Kim Jong-un, the current leader of North Korea, certainly didn’t like his brother very much, and has taken a shot at him before—so it wouldn't be surprising if the North Korean government had something to do with his death. If they are responsible, it certainly took a bit of effort. While his ill-fated trip to Disneyland eventually saw him exiled to Macau by his father, the late North Korean dictator Kim Jong-il, Kim Jong-nam was not an easy target. He loved to travel, and in recent years had been spotted everywhere from Singapore to Jakarta to Paris (where his son, Kim Han-sol, lives). For a guy supposedly in hiding, he seemed to take special joy in running up tabs at expensive restaurants.

Historically, airports have been bad news for Kim Jong-nam. In 2001, he was nabbed by Japanese authorities at Tokyo's Narita International Airport for trying to slip into the country using a passport from the Dominican Republic—a crime made all the more bizarre because, in those days, he was the heir apparent to Kim Jong-il, the Shining Star of Paektu Mountain. He probably could have gotten VIP treatment with a North Korean passport, if only because they are so rare and almost never used more than once. On this trip, however, he preferred to travel as a Dominican named Pang Xiong (literally, “Fat Bear” in Mandarin).

This was the trip in which the globetrotter was attempting to visit Disneyland Tokyo. This did not go over well back home: After Kim was deported to China, Kim Jong-un became heir to the throne. (There is a middle brother, Kim Jong-chul, but he was passed over for being too feminine for his father’s taste.) Regardless, the official president of North Korea is Kim Il-sung, who died in 1994, making North Korea the world’s only necrocracy.

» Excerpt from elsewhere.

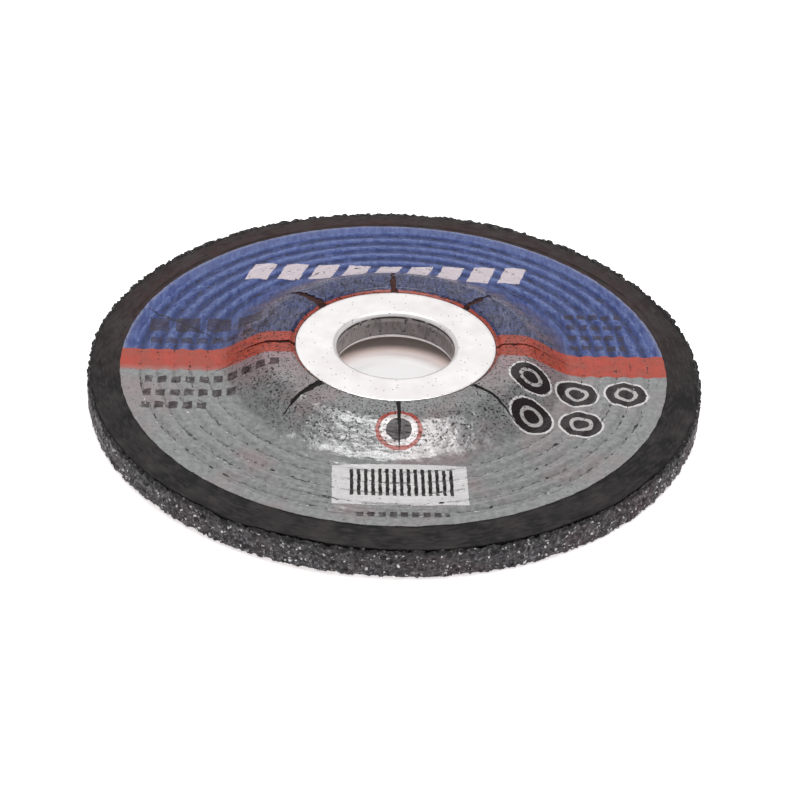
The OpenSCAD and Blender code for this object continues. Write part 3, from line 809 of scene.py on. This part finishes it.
floor_mesh = bpy.data.meshes.new("floor")
reach_m = 3.0
floor_mesh.from_pydata(
    [(-reach_m, -reach_m, 0), (reach_m, -reach_m, 0), (reach_m, reach_m, 0), (-reach_m, reach_m, 0)],
    [], [(0, 1, 2, 3)],
)
floor_mesh.materials.append(floor_material())
floor = bpy.data.objects.new("floor", floor_mesh)
floor.location.z = -0.00003
bpy.context.scene.collection.objects.link(floor)


def camera_matrix(elevation, roll, heading, away, side, lift):
    """Place of a camera that looks down at the axis from an elevation, turned by roll in its own
    picture and by heading about the axis; away, side and lift are its distances in millimetres."""
    e, t = math.radians(elevation), math.radians(roll)
    ahead = Vector((0, math.cos(e), -math.sin(e)))
    right, up = Vector((1, 0, 0)), Vector((0, math.sin(e), math.cos(e)))
    across = right * math.cos(t) + up * math.sin(t)
    upward = up * math.cos(t) - right * math.sin(t)
    place = (-away * ahead - side * across - lift * upward) * 0.001
    matrix = Matrix((across, upward, -ahead)).transposed().to_4x4()
    matrix.translation = place
    return Matrix.Rotation(math.radians(heading), 4, "Z") @ matrix


camera_data = bpy.data.cameras.new("camera")
camera_data.lens = 92.864
camera_data.sensor_width = 36.0
camera_data.clip_start = 0.01
camera_data.clip_end = 20.0
camera = bpy.data.objects.new("camera", camera_data)
camera.matrix_world = camera_matrix(34.0167, 2.4552, -2.7, 393.246, -1.1404, 2.2959)
bpy.context.scene.collection.objects.link(camera)
bpy.context.scene.camera = camera


def area_light(name, place, size, power):
    """Soft light of a width and a height at a place in metres, turned to the disc."""
    data = bpy.data.lights.new(name, "AREA")
    data.shape = "RECTANGLE"
    data.size, data.size_y = size
    data.energy = power
    obj = bpy.data.objects.new(name, data)
    obj.location = place
    obj.rotation_euler = (-Vector(place)).to_track_quat("-Z", "Y").to_euler()
    bpy.context.scene.collection.objects.link(obj)


area_light("overhead_strip", (0.01, 0.025, 0.7), (0.54, 0.2), 4.15)
area_light("side", (-0.1, -0.9, 0.5), (0.5, 0.5), 0.6)
area_light("backdrop", (0.0, 1.4, 0.95), (1.6, 1.0), 4.6)

world = bpy.data.worlds.new("studio")
world.use_nodes = True
world.node_tree.nodes["Background"].inputs[0].default_value = (1.0, 1.0, 1.0, 1.0)
world.node_tree.nodes["Background"].inputs[1].default_value = 0.24
bpy.context.scene.world = world
bpy.context.scene.view_settings.view_transform = "Standard"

Because the Kim family isn’t exactly known for their lavish press conferences, much of Kim Jong-nam’s life had to be pieced together from photographs and unofficial reports. He didn’t attend his father’s funeral, and certainly wasn’t there for his brother’s “inauguration.” He was also reportedly opposed to hereditary rule, writing, allegedly, “As a matter of common sense, a transfer to the third generation is unacceptable.” He also threw shade at his brother, which certainly didn't help his position in the actuary tables. “The power elite that have ruled the country will continue to be in control,” he wrote. “I have my doubts about whether a person with only two years of grooming as a leader can govern.”

Being any other Kim but the top one is a hard business. Kim Jong-nam’s mother was exiled to Moscow, where she died alone. His uncle, Jang Song-thaek, was declared by the North Korean state to be a “despicable human scum” who was “worse than a dog” and who “perpetrated thrice-cursed acts of treachery in betrayal of such profound trust and warmest paternal love shown by the party and the leader for him.” He was later executed. (Though rumor has it that he was fed alive to 120 starving dogs, experts say he was more likely killed by a firing squad.)

Kim Jong-nam leaves behind a legacy of booze, women, and mouse ears. Considering his brother’s affinity for building nuclear weapons and lobbing long-range missiles at any country that isn’t North Korea, an ardent desire to ride the world famous Jungle Cruise isn’t the worst way to be remembered.

Portions of this article were published previously in 2013 and 2014.